## TASK TO COMPLETE
Would you quote the material below in full and unchanged?

++++++++

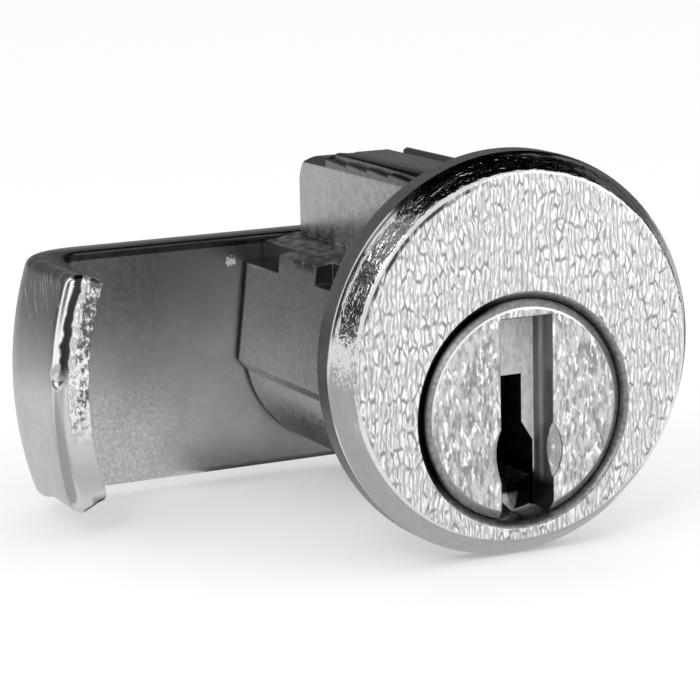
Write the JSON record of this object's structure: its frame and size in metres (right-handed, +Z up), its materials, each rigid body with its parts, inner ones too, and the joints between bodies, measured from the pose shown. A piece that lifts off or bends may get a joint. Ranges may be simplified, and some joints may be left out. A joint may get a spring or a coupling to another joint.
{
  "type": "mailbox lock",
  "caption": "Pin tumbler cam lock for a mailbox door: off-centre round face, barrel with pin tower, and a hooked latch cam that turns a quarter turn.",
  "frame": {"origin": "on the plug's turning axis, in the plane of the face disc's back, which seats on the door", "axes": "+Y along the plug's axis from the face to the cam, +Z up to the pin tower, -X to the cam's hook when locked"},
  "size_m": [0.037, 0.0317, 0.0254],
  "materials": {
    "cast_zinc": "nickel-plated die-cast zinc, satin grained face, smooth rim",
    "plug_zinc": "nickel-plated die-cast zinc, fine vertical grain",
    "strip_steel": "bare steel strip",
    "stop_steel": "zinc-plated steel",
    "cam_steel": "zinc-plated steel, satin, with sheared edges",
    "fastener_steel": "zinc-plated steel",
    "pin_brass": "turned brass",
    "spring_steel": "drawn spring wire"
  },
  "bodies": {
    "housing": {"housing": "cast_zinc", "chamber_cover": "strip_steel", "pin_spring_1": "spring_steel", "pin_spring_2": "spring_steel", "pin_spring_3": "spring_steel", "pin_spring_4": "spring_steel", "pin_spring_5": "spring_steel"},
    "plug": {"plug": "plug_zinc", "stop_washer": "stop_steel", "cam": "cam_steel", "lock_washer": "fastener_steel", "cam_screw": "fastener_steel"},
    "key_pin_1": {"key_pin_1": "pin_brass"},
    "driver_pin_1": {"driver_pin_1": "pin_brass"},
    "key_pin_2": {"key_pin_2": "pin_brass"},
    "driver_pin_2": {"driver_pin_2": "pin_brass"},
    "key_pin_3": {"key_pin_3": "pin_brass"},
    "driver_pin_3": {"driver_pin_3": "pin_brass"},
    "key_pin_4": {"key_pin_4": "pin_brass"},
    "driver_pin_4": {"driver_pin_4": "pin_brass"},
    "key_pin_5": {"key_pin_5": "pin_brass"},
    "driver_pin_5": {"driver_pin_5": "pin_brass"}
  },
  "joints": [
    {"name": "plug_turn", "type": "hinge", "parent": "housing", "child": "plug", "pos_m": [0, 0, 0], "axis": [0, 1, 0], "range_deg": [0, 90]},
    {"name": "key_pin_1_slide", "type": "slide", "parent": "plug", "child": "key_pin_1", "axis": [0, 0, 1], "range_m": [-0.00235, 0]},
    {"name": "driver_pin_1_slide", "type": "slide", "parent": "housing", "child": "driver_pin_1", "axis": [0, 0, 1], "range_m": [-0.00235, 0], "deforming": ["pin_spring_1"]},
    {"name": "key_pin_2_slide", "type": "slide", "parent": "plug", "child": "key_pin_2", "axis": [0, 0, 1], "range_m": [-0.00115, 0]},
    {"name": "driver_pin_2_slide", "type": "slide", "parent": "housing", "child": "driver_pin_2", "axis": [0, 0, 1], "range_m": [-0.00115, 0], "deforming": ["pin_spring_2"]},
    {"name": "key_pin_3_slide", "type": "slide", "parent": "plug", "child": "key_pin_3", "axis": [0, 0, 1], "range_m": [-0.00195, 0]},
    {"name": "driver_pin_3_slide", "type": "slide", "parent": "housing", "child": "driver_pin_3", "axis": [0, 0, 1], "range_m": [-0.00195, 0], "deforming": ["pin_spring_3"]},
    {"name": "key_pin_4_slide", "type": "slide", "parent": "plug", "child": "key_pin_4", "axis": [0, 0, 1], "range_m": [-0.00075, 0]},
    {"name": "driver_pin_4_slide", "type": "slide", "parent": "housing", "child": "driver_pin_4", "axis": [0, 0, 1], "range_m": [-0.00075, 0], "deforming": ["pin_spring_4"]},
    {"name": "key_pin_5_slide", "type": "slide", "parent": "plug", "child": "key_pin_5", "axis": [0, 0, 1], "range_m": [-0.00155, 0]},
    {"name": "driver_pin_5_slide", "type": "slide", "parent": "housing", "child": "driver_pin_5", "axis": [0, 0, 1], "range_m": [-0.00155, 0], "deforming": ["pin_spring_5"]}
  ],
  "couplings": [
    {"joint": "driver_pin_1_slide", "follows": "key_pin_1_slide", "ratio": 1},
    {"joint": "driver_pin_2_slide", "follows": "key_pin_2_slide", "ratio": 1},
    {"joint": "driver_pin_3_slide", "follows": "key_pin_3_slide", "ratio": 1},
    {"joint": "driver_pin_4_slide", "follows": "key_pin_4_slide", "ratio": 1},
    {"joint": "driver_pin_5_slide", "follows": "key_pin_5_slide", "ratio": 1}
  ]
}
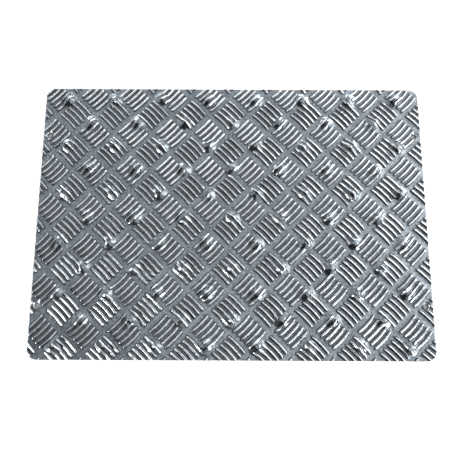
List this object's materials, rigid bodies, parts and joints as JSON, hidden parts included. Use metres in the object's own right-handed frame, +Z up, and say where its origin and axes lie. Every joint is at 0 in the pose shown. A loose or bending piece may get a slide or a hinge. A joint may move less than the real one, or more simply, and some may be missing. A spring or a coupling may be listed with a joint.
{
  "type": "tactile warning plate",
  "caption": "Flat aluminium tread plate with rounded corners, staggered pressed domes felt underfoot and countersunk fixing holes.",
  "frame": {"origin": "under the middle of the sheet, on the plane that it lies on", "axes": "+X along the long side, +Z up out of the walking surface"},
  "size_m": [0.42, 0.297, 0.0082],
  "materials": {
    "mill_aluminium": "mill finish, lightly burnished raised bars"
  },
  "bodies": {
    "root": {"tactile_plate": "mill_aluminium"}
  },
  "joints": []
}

++++++++

## ANSWER TO THIS PROBLEM
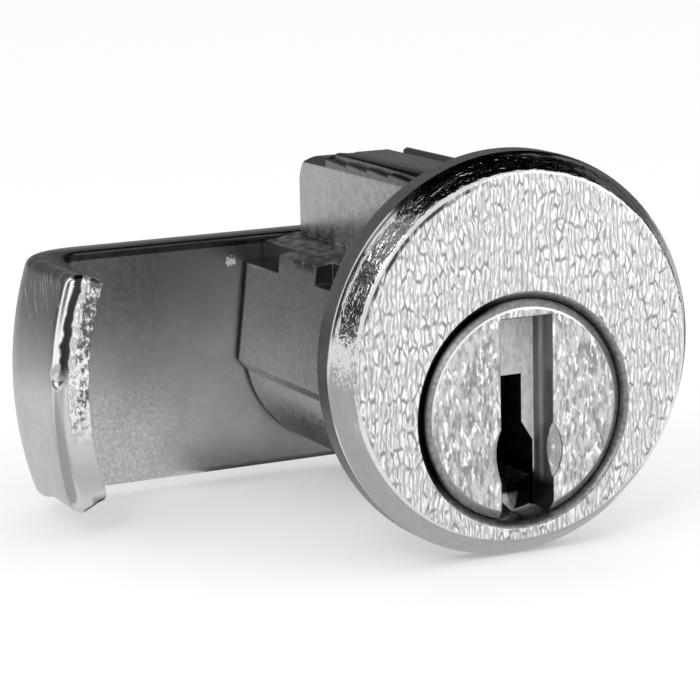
Write the JSON record of this object's structure: its frame and size in metres (right-handed, +Z up), its materials, each rigid body with its parts, inner ones too, and the joints between bodies, measured from the pose shown. A piece that lifts off or bends may get a joint. Ranges may be simplified, and some joints may be left out. A joint may get a spring or a coupling to another joint.
{
  "type": "mailbox lock",
  "caption": "Pin tumbler cam lock for a mailbox door: off-centre round face, barrel with pin tower, and a hooked latch cam that turns a quarter turn.",
  "frame": {"origin": "on the plug's turning axis, in the plane of the face disc's back, which seats on the door", "axes": "+Y along the plug's axis from the face to the cam, +Z up to the pin tower, -X to the cam's hook when locked"},
  "size_m": [0.037, 0.0317, 0.0254],
  "materials": {
    "cast_zinc": "nickel-plated die-cast zinc, satin grained face, smooth rim",
    "plug_zinc": "nickel-plated die-cast zinc, fine vertical grain",
    "strip_steel": "bare steel strip",
    "stop_steel": "zinc-plated steel",
    "cam_steel": "zinc-plated steel, satin, with sheared edges",
    "fastener_steel": "zinc-plated steel",
    "pin_brass": "turned brass",
    "spring_steel": "drawn spring wire"
  },
  "bodies": {
    "housing": {"housing": "cast_zinc", "chamber_cover": "strip_steel", "pin_spring_1": "spring_steel", "pin_spring_2": "spring_steel", "pin_spring_3": "spring_steel", "pin_spring_4": "spring_steel", "pin_spring_5": "spring_steel"},
    "plug": {"plug": "plug_zinc", "stop_washer": "stop_steel", "cam": "cam_steel", "lock_washer": "fastener_steel", "cam_screw": "fastener_steel"},
    "key_pin_1": {"key_pin_1": "pin_brass"},
    "driver_pin_1": {"driver_pin_1": "pin_brass"},
    "key_pin_2": {"key_pin_2": "pin_brass"},
    "driver_pin_2": {"driver_pin_2": "pin_brass"},
    "key_pin_3": {"key_pin_3": "pin_brass"},
    "driver_pin_3": {"driver_pin_3": "pin_brass"},
    "key_pin_4": {"key_pin_4": "pin_brass"},
    "driver_pin_4": {"driver_pin_4": "pin_brass"},
    "key_pin_5": {"key_pin_5": "pin_brass"},
    "driver_pin_5": {"driver_pin_5": "pin_brass"}
  },
  "joints": [
    {"name": "plug_turn", "type": "hinge", "parent": "housing", "child": "plug", "pos_m": [0, 0, 0], "axis": [0, 1, 0], "range_deg": [0, 90]},
    {"name": "key_pin_1_slide", "type": "slide", "parent": "plug", "child": "key_pin_1", "axis": [0, 0, 1], "range_m": [-0.00235, 0]},
    {"name": "driver_pin_1_slide", "type": "slide", "parent": "housing", "child": "driver_pin_1", "axis": [0, 0, 1], "range_m": [-0.00235, 0], "deforming": ["pin_spring_1"]},
    {"name": "key_pin_2_slide", "type": "slide", "parent": "plug", "child": "key_pin_2", "axis": [0, 0, 1], "range_m": [-0.00115, 0]},
    {"name": "driver_pin_2_slide", "type": "slide", "parent": "housing", "child": "driver_pin_2", "axis": [0, 0, 1], "range_m": [-0.00115, 0], "deforming": ["pin_spring_2"]},
    {"name": "key_pin_3_slide", "type": "slide", "parent": "plug", "child": "key_pin_3", "axis": [0, 0, 1], "range_m": [-0.00195, 0]},
    {"name": "driver_pin_3_slide", "type": "slide", "parent": "housing", "child": "driver_pin_3", "axis": [0, 0, 1], "range_m": [-0.00195, 0], "deforming": ["pin_spring_3"]},
    {"name": "key_pin_4_slide", "type": "slide", "parent": "plug", "child": "key_pin_4", "axis": [0, 0, 1], "range_m": [-0.00075, 0]},
    {"name": "driver_pin_4_slide", "type": "slide", "parent": "housing", "child": "driver_pin_4", "axis": [0, 0, 1], "range_m": [-0.00075, 0], "deforming": ["pin_spring_4"]},
    {"name": "key_pin_5_slide", "type": "slide", "parent": "plug", "child": "key_pin_5", "axis": [0, 0, 1], "range_m": [-0.00155, 0]},
    {"name": "driver_pin_5_slide", "type": "slide", "parent": "housing", "child": "driver_pin_5", "axis": [0, 0, 1], "range_m": [-0.00155, 0], "deforming": ["pin_spring_5"]}
  ],
  "couplings": [
    {"joint": "driver_pin_1_slide", "follows": "key_pin_1_slide", "ratio": 1},
    {"joint": "driver_pin_2_slide", "follows": "key_pin_2_slide", "ratio": 1},
    {"joint": "driver_pin_3_slide", "follows": "key_pin_3_slide", "ratio": 1},
    {"joint": "driver_pin_4_slide", "follows": "key_pin_4_slide", "ratio": 1},
    {"joint": "driver_pin_5_slide", "follows": "key_pin_5_slide", "ratio": 1}
  ]
}
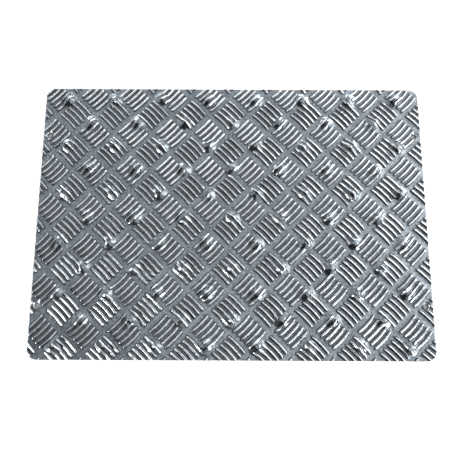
List this object's materials, rigid bodies, parts and joints as JSON, hidden parts included. Use metres in the object's own right-handed frame, +Z up, and say where its origin and axes lie. Every joint is at 0 in the pose shown. A loose or bending piece may get a slide or a hinge. A joint may move less than the real one, or more simply, and some may be missing. A spring or a coupling may be listed with a joint.
{
  "type": "tactile warning plate",
  "caption": "Flat aluminium tread plate with rounded corners, staggered pressed domes felt underfoot and countersunk fixing holes.",
  "frame": {"origin": "under the middle of the sheet, on the plane that it lies on", "axes": "+X along the long side, +Z up out of the walking surface"},
  "size_m": [0.42, 0.297, 0.0082],
  "materials": {
    "mill_aluminium": "mill finish, lightly burnished raised bars"
  },
  "bodies": {
    "root": {"tactile_plate": "mill_aluminium"}
  },
  "joints": []
}